Ultimately, I'm unsure of what you believe to be the "ideal" situation with regards to the banking system, global reserve currencies and use of leverage in business. Germany benefited from a weaker currency and thus benefited via trade. Greece and numerous other countries benefited due to an increased perception of safety and thus could borrow and otherwise have terms of international trade beyond its fundamental credit worthiness. Cyprus benefited when it joined as it then shared the same currency as its largest trading partner, Greece, and became ever more a finance gateway between Western Europe and Central Europe. That said, Greece, separate from the EU would have faced financial issues much sooner and without a bail out would have declared cascading private and public bankruptcy. Cyprus as one of Greece's largest trading partners and holder of significant Greek bonds would have faltered as well. Is any of that really in doubt?
I think you assumed some things there... probably it's my fault too making partial statements

Anyway, about the banking system, I think that separating investment and shadow banking from savings accounts, pension funds and low-risk loans. This was actually how banks were operating up to mid-90s. Now shadow banking and high-risk funds shouldn't be insured by states or even allowed to loan states. Now this is simply impossible, not only for Cyprus, but for Germany and the UK, the later in particular is trying to do it for a couple of years now with very little success. In Cyprus they tried to do this overnight, destroying completely the whole country... which makes me extremely suspicious about the ultimate goals in their case.

Quote:
Originally Posted by ogon_bat View Post
That is what I said
Sorry, I misread you there

Quote:
Originally Posted by ArchmageXin View Post
No, is not inflation, is the value of their currency. (Lira I think?), It is like how Americans visit Japan and say "everything is cheap!" because Dollar holds > value than Yen.

So if Greek economy is getting weak, is currency falls, and people will buy greek goods more. The problem is now you are straddled on to a super currency that worth more than the dollar and slightly less than British pounds, your currency cannot depreciate by either design or market force.

Now you are in trouble.

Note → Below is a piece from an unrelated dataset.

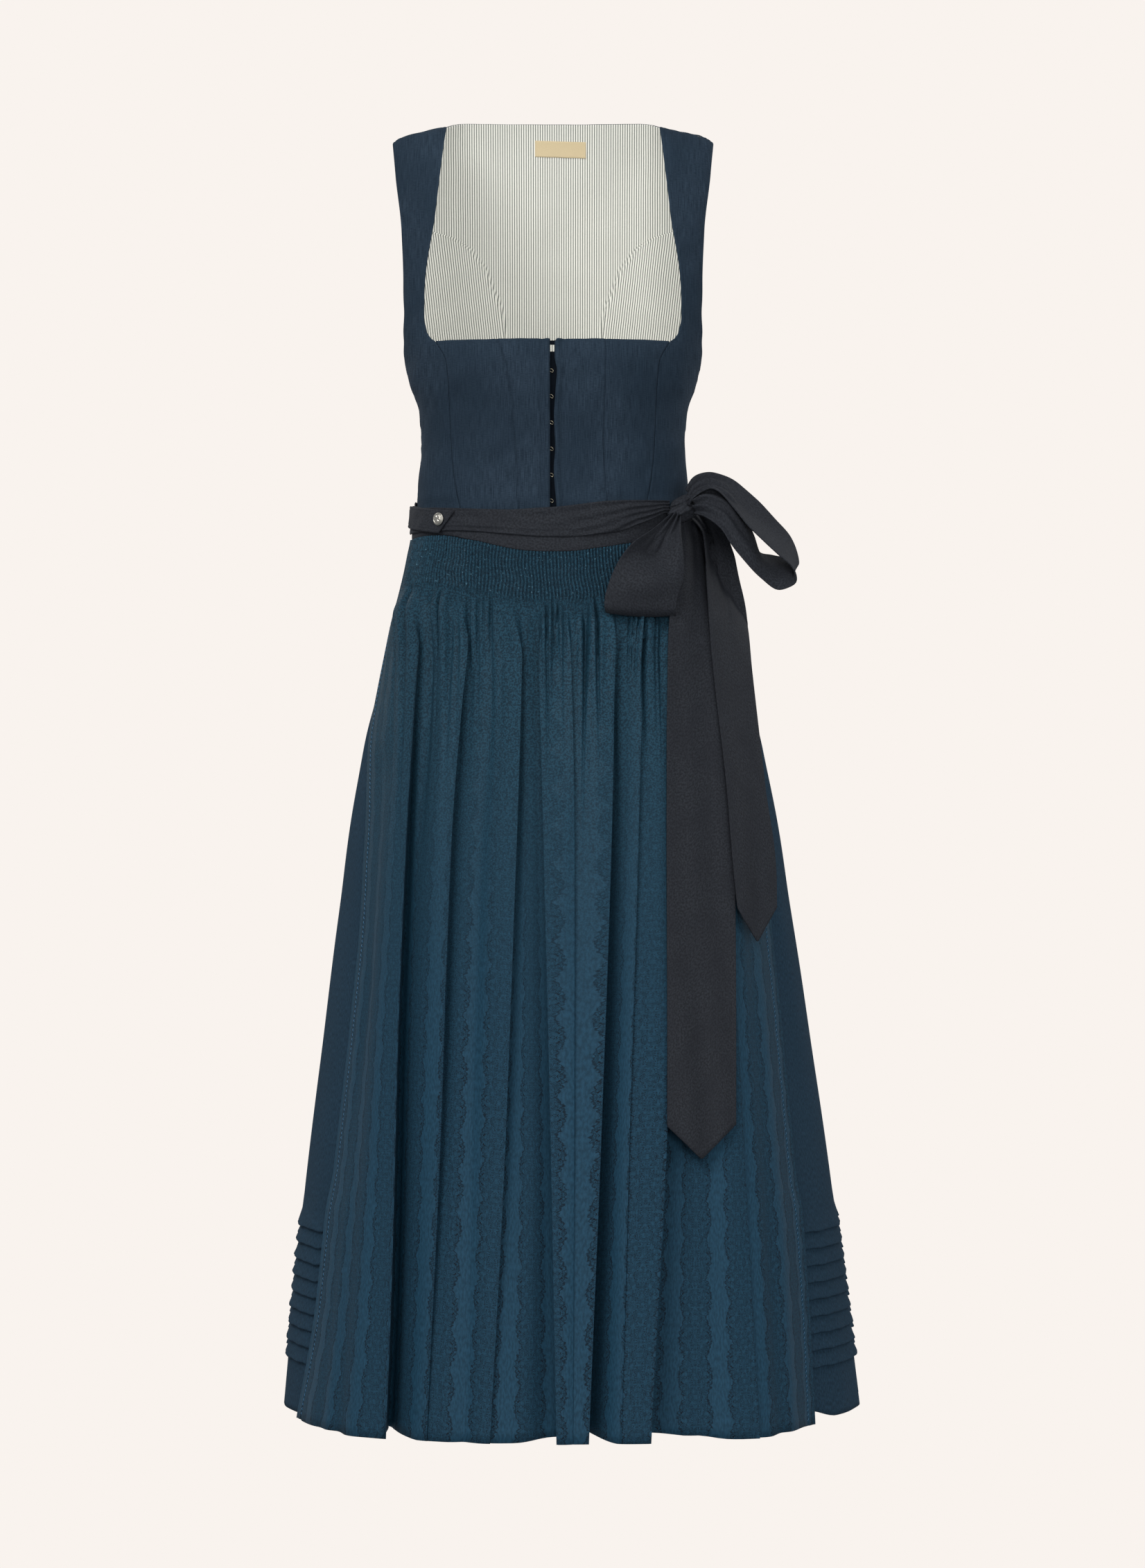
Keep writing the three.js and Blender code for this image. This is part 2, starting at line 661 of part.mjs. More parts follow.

You can't just all blame "public sector" for this, especially since public sector also provide services.
Education, trans-national mobility, peace, support programs, social inclusion programs, and a lot more are benefits from the union... agricultural policy was a great idea, but ended up as an expensive and unpopular flop.

The monetary union had the potential for rich countries to benefit form an undervalued currency boost their exports, while poor countries gained access to cheap funds in order to expand their real economy, instead of finance institutions, public sector, land bubble, etc.